Many of the artifacts from the set of Mister Rogers' Neighborhood, including the tree of X the owl, the make-believe neighborhood and the inside entrance to Mister Rogers' home is on display at the Heinz History Center in Pittsburgh. Also included is a life-size figure of Mister Rogers and a sweater he wore on the show.

A kiosk containing artifacts used during the series is located on Concourse C of Pittsburgh International Airport, near the children's play area. The Mister Rogers' Neighborhood Archives at the University of Pittsburgh School of Computing and Information is an academic resource and collection that contains correspondence, scripts, props, puppets, fan mail, 911 tapes including all but four episodes of the series on 3/4-inch production videotape; plus one on VHS (three other episodes are not in the collection) along with various videos of specials, interviews and scholarly articles that show the cultural impact of Fred Rogers' work. A statue of Fred Rogers exists on the North Shore of the Allegheny River near Heinz Field at the surviving footing of the Manchester Bridge. The original trolley from the shows is on display at the Canadian Broadcasting Centre in Toronto, Ontario.

A documentary feature film about the series, titled Won't You Be My Neighbor?, was released by Focus Features on June 8, 2018. Another documentary, Mister Rogers & Me, was shown at film festivals in 2010 and on PBS stations in 2012. An American drama film, titled A Beautiful Day in the Neighborhood starring Tom Hanks as Rogers, was released on November 22, 2019, by TriStar Pictures.

On September 21, 2018, a Google Doodle was created in honor of Mr. Rogers.
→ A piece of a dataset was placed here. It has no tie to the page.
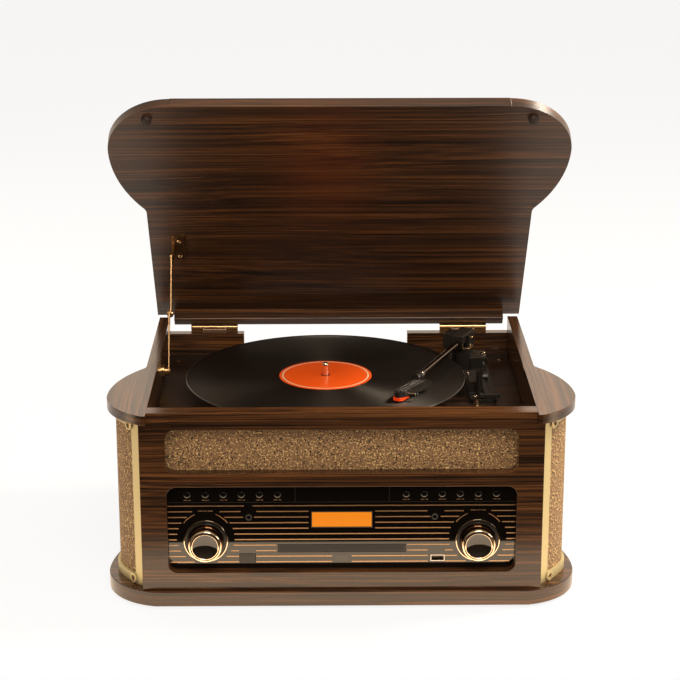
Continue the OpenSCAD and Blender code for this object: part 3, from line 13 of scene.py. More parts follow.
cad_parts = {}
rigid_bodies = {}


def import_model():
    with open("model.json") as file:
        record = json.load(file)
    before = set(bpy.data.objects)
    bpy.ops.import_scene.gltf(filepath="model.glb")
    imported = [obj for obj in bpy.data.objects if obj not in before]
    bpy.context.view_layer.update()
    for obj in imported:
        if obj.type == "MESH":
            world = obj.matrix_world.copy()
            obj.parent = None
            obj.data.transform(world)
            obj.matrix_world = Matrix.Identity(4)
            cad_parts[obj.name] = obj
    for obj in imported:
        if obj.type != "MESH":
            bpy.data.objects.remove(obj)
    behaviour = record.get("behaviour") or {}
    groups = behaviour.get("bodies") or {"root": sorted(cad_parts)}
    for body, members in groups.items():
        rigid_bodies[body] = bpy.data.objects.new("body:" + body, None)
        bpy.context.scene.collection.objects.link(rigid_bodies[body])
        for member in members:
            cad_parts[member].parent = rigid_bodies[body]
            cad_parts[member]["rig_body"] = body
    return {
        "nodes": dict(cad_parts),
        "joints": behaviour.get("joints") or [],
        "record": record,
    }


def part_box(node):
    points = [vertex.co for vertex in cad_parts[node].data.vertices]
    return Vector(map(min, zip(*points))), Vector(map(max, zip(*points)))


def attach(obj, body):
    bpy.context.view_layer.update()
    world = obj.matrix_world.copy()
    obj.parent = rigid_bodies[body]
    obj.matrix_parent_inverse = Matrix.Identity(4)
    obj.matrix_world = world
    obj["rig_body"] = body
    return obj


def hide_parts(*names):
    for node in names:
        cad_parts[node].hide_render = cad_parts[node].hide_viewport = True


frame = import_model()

bl_info = {
    "name": "Wooden Record Player",
    "version": (1, 0, 0),
    "blender": (4, 5, 0),
    "location": "View3D > Sidebar > Record Player",
    "description": "Dresses a wooden record player with its finishes, trim and small pieces",
    "category": "Add Mesh",
}

MM = 0.001
CLOSE = 0.0005 * MM
Y = Vector((0, 1, 0))
Z = Vector((0, 0, 1))
BLACK = (0, 0, 0)
WHITE = (1, 1, 1)
JOINTS = {joint["name"]: joint for joint in frame["joints"]}
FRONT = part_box("front_panel")[0].y
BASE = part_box("front_panel")[0].z
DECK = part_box("deck_board")[1].z
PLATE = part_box("disc_tray")[0].y
PLATE_Y = (PLATE - FRONT) / MM
OPEN_ANGLE = math.radians(-JOINTS["lid_hinge"]["range_deg"][0])
LID = Matrix.Translation(JOINTS["lid_hinge"]["pos_m"]) @ Matrix.Rotation(-OPEN_ANGLE, 4, "X")
SPINDLE = Vector(JOINTS["platter_spin"]["pos_m"])
ARM_PIVOT = Vector(JOINTS["arm_swing"]["pos_m"])


def linear(red, green, blue):
    """A colour as the eye names it, from 0 to 255, as the shader's own linear values."""
    def channel(value):
        value /= 255
        return value / 12.92 if value <= 0.04045 else ((value + 0.055) / 1.055) ** 2.4
    return channel(red), channel(green), channel(blue)


def at(x, y, z):
    """A place in millimetres: right of the middle, behind the front face and above the plinth."""
    return Vector((x * MM, FRONT + y * MM, BASE + z * MM))


def mm(x, y, z):
    """A place or an offset in millimetres."""
    return Vector((x, y, z)) * MM


def plate_centre(name):
    """Where a piece's own axis meets the face of the control plate."""
    low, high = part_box(name)
    return Vector(((low.x + high.x) / 2, PLATE, (low.z + high.z) / 2))


def mount_places(ending):
    """The places of the record's mounts whose names end alike."""
    return [Vector(mount["pos_m"]) for mount in frame["record"]["mounts"] if mount["name"].endswith(ending)]


def colour(name, default, description):
    return bpy.props.FloatVectorProperty(
        name=name, default=default, description=description, size=3, min=0, max=1, subtype="COLOR"
    )


def size(name, default, description):
    return bpy.props.FloatProperty(
        name=name, default=default * MM, description=description, min=0, unit="LENGTH", precision=5
    )


class RecordPlayerSizes(bpy.types.PropertyGroup):
    """Sizes of the trim that a user may change."""

    board_round: size("Board rounding", 0.9, "Rounding of the wooden boards' edges")
    trim_round: size("Trim rounding", 0.35, "Rounding of the metal trim's edges")
    line_width: size("Line width", 1.05, "Width of the copper lines on the control plate")
    line_lift: size("Line thickness", 0.08, "How far the lines stand out of the control plate")
    line_pitch: size("Line pitch", 6.14, "Spacing of the copper lines")
    line_top: size("Top line", 88.0, "Height of the top copper line above the plinth")
    cloth_thread: size("Thread width", 0.9, "Width of one thread of the speaker cloth")
    # The dark flecks are painted shadows of the light ones
    cloth_fleck: size("Fleck spacing", 2.9, "Spacing of the light and dark flecks in the speaker cloth")
    groove_pitch: size("Groove pitch", 0.55, "Spacing of the record's grooves as drawn")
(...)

In summer of 2023, a fan's Lego Ideas contest toy block creation of Mister Rogers' Neighborhood received some 10,000 supporters for an official project set. It advanced to the Sep. 2023 review phase but was turned down by the Lego Review Board in May 2024.

===Music===
The music of the show was interpreted by an eclectic mix of modern artists for the 2005 album Songs From the Neighborhood: The Music of Mister Rogers. The YouTube show Pittsburgh Dad uses a piano theme song inspired by the jazz music constantly heard on Mister Rogers' Neighborhood. The musical project Symphony of Science, in association with PBS Digital Studios, created a music video called "Garden of Your Mind" from clips of the show, using Rogers' own pitch-corrected spoken words to create a song.